Bill, vintage guitars and amps, Silvertones, danelectros, silverface fender amps are all hold very well. as of course, Fender strats, tele's, Gibson Lp's, Martin acoustics, even some of the high end custom shop stuff is holding well.
I certainly don't mean any disrespect, but I think you're the only person I know of that feels that way! I hear stories almost daily of the nosedive in the guitar market. I know my friend Brad almost bought a '60s Strat when they dropped down from 25K to 10K, in about 2009. Thankfully he waited even longer and found one for 5K last year.

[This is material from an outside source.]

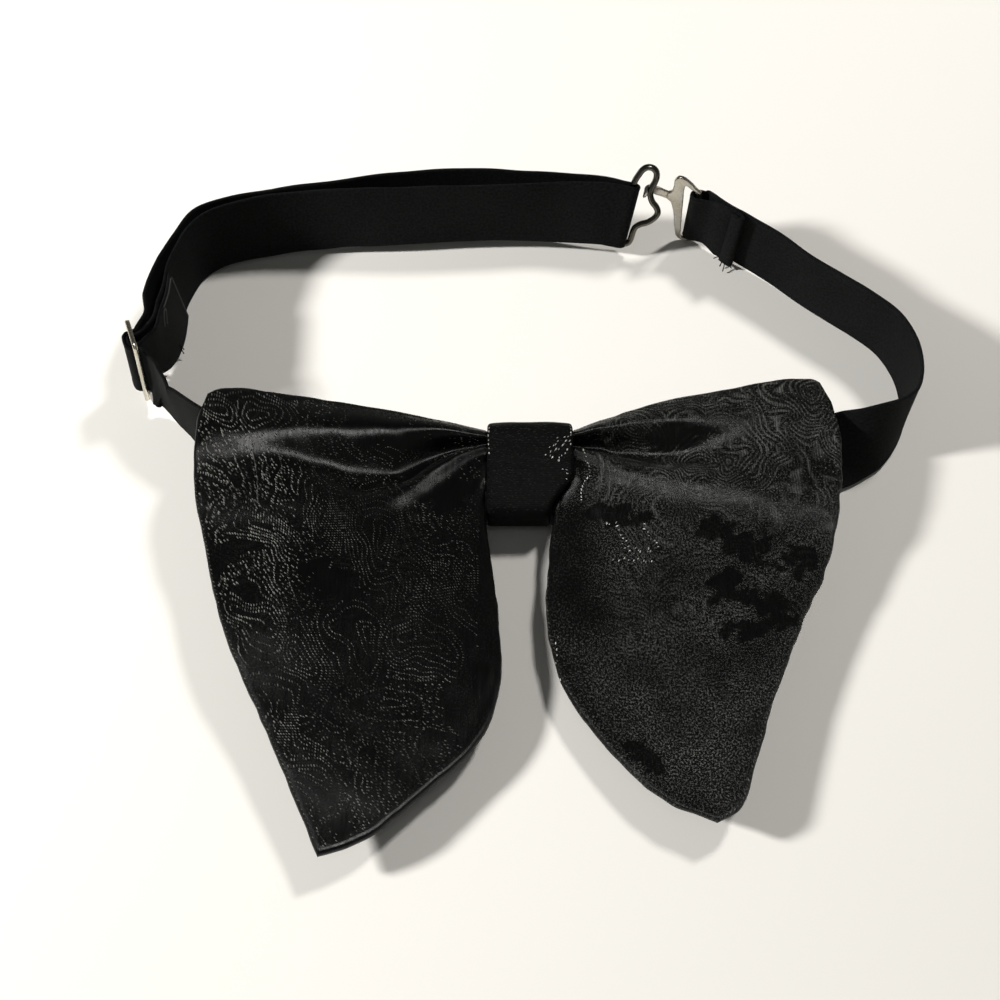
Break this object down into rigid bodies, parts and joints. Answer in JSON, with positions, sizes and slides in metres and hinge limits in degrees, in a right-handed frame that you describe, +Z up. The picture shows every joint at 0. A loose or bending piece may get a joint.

Just a quick google search brings up all kinds of sad stories:
Market speculators then started playing guitars like junk bonds or real estate, buying instruments just to flip them like Florida condos. Private equity firm Bain Capital jumped on the bandwagon by buying out Guitar Center in 2007.The onslaught of the Great Recession changed the tune. Just as the real estate bubble burst, vintage prices fell faster than a Led Zeppelin."Guitars got touted as great investments," says Gruhn. "And when you get speculators who buy strictly to flip things, they can build it into a big bubble and a frenzy."The turn was disastrous for those who had paid record prices to build rare guitar collections starting in about 2005, only to see the market plummet.
Edit: from what I can gather, you are correct that the vintage guitar market is currently "holding well". I don't agree with your earlier comment that the economy didn't affect the guitar market, it seems to be common knowledge that it tanked. But from what I'm reading, the market has since bottomed out and is holding current values, possibly even on an upswing.